Elle lui réclame 15 000 $ pour les dommages moraux qu’elle dit avoir subis et le remboursement de ses frais de consultations professionnelles.
Pierre Magloire rejette fermement les allégations
Dans une contestation de la poursuite intentée contre lui, déposée le 19 août dernier à la Chambre civile des petites créances, Pierre Magloire nie formellement avoir causé quelque dommage que ce soit à la demanderesse, Anne Camiré. Il affirme que les faits allégués sont inexacts et juridiquement infondés.
Il admet entretenir une relation amoureuse avec la fille de la demanderesse depuis le 5 août 2024, soit après la remise de diplôme de la fille d’Anne Camiré à l’école secondaire Jacques-Rousseau, et ajoute que cette relation est libre de consentement entre deux adultes et ne constitue en rien une faute civile. Pierre Magloire indique aussi que les préjudices d’Anne Camiré sont les fruits de ses propres décisions, notamment l’éviction de sa fille du domicile familial. Il affirme donc que le départ de la fille de Mme Camiré ne résulte en aucun cas d’influence, d’un stratagème ou d’une pression exercée de sa part.
Enfin, l’ancien enseignant affirme que le litige repose sur une mésentente familiale entre la demanderesse et sa fille, dans laquelle le défendeur (Pierre Magloire) n’est qu'un tiers impliqué. Dans un courriel envoyé à Radio-Canada, Pierre Magloire a refusé toute demande d’entrevue sur la situation. Il affirme que les démarches répétées de la mère de sa conjointe traduisent davantage une volonté d’alimenter le conflit que de rechercher une quelconque vérité.
Un cas complexe, dit un criminaliste
L’avocat-criminaliste Walid Hijazi estime que cette histoire se trouve dans deux univers juridiques différents : civil et aussi criminel, car la police de Longueuil a mené une enquête sur les faits allégués. En cour civile, le fardeau de la preuve repose sur Mme Camiré. Ça pourrait être difficile parce que, règle générale, un parent mécontent de la nature de la relation (amoureuse) d’un de ses enfants… on ne va pas devant un juge pour ça. Sinon, on n’en finirait plus. Pour démontrer un préjudice, il faut une faute, un dommage et démontrer un lien de causalité entre les deux, ce qui n’est pas si simple à faire, explique Me Hijazi.

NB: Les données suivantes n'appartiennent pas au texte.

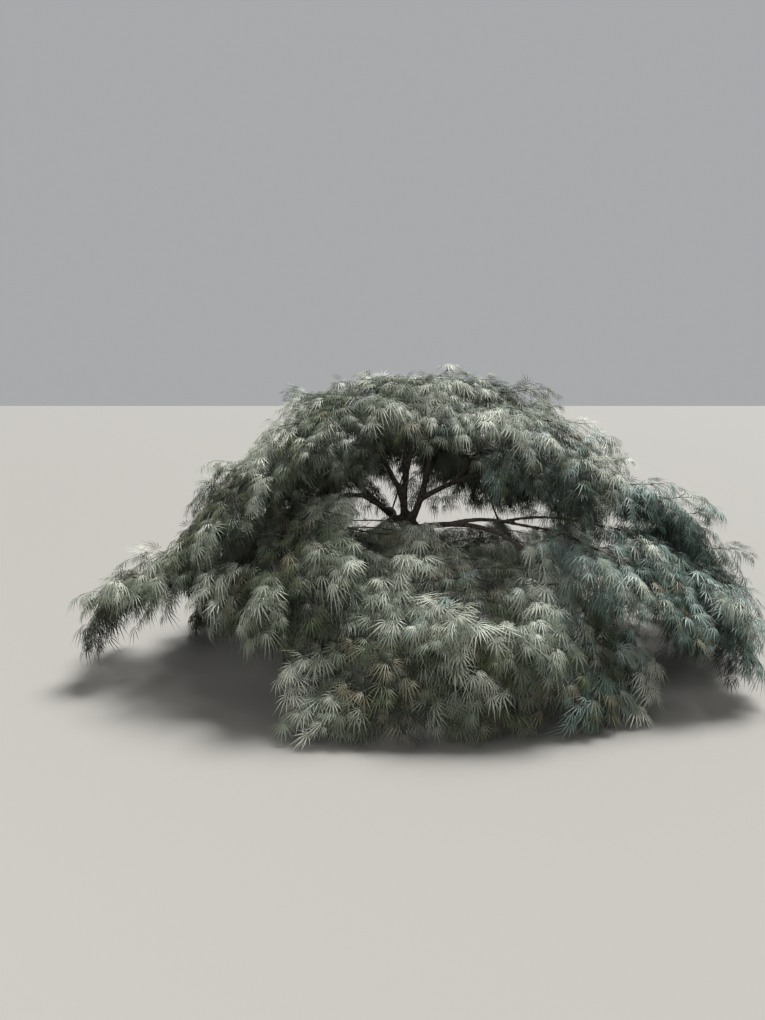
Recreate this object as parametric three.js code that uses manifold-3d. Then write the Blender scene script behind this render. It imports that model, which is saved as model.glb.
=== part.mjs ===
// A weeping laceleaf Japanese maple, standing on its own foot.
// A short, leaning trunk forks at hip height. Limbs arch out of the fork, and each ends in one layer of
// foliage. A tip and a ring of top layers make the dome, over short collars and a ring of shoulders,
// and a skirt hangs to the ground.
// Millimetres, +Z up. The origin is the middle of the trunk's foot. +X is the tree's right and -Y its front.
import * as THREE from "three";
import { mergeVertices } from "three/addons/utils/BufferGeometryUtils.js";
import Module from "manifold-3d";

const wasm = await Module();
wasm.setup();

const DEGREE = Math.PI / 180;
const UP = new THREE.Vector3(0, 0, 1);

// Clearances between pieces
const GAP = 0.35; // between a limb and what it grows from
const CLEAR = 4; // foliage to any limb, and to any other layer's foliage
const SPACE_OVERLAP = 160; // how far a leaf may reach over the border with its neighbours
const GROUND_CLEAR = 12; // lowest foliage over the ground

// Trunk
const TRUNK_PATH = [
  [-2, 0, -60],
  [0, 0, 20],
  [14, 0, 130],
  [72, 12, 300],
  [132, 14, 500],
  [66, 4, 690],
  [-40, 0, 810],
  [-84, 0, 880],
];
const TRUNK_FOOT_RADIUS = 74;
const TRUNK_FORK_RADIUS = 50;
const TRUNK_SIDES = 12;
const TRUNK_STEPS = 11;
const FLARE = 0.62; // extra radius at the ground, as a share
const FLARE_HEIGHT = 85; // height over which the flare dies out
const ROOTS = 5; // ridges round the flare
const ROOT_RELIEF = 0.3;
const TRUNK_TIP = 0.35; // the fork's end closes to this share of its radius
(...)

En octobre 2024, le Service de police de l’agglomération de Longueuil (SPAL) avait confirmé avoir ouvert une enquête pour des allégations d’agression sexuelle en milieu scolaire. Depuis mai dernier, le dossier a été remis à la Direction des poursuites criminelles et pénales pour analyser la preuve et déterminer si des chefs d’accusation seront autorisés ou non.
Monsieur (Pierre Magloire) est présumé innocent ici. On peut penser ce qu’on veut (de cette situation), mais il n’a été trouvé coupable de rien, d’aucune agression sexuelle en cour. (...) Or, d’un point de vue strict du Code criminel, l’âge de consentement est de 16 ans. Sauf si on est en situation d’autorité ou de confiance (l’âge est de 18 ans), explique Me Hijazi. Comme un ou une élève peut être vulnérable, l’article 153 du Code criminel interdit le consentement en matière sexuelle lorsqu’il y a une situation d’autorité et de confiance, ajoute l’avocat-criminaliste. En matière d’agression sexuelle, il n’est pas toujours nécessaire d’avoir le témoignage d’une présumée victime.
Une notoriété publique
Pierre Magloire s'est fait connaître publiquement après avoir dénoncé la mort tragique de son frère Alain, un itinérant abattu par balles en 2014 lors d'une intervention du Service de police de la Ville de Montréal. Outre plusieurs entrevues accordées aux médias, son passage à l'émission Tout le monde en parle lui avait valu une certaine notoriété.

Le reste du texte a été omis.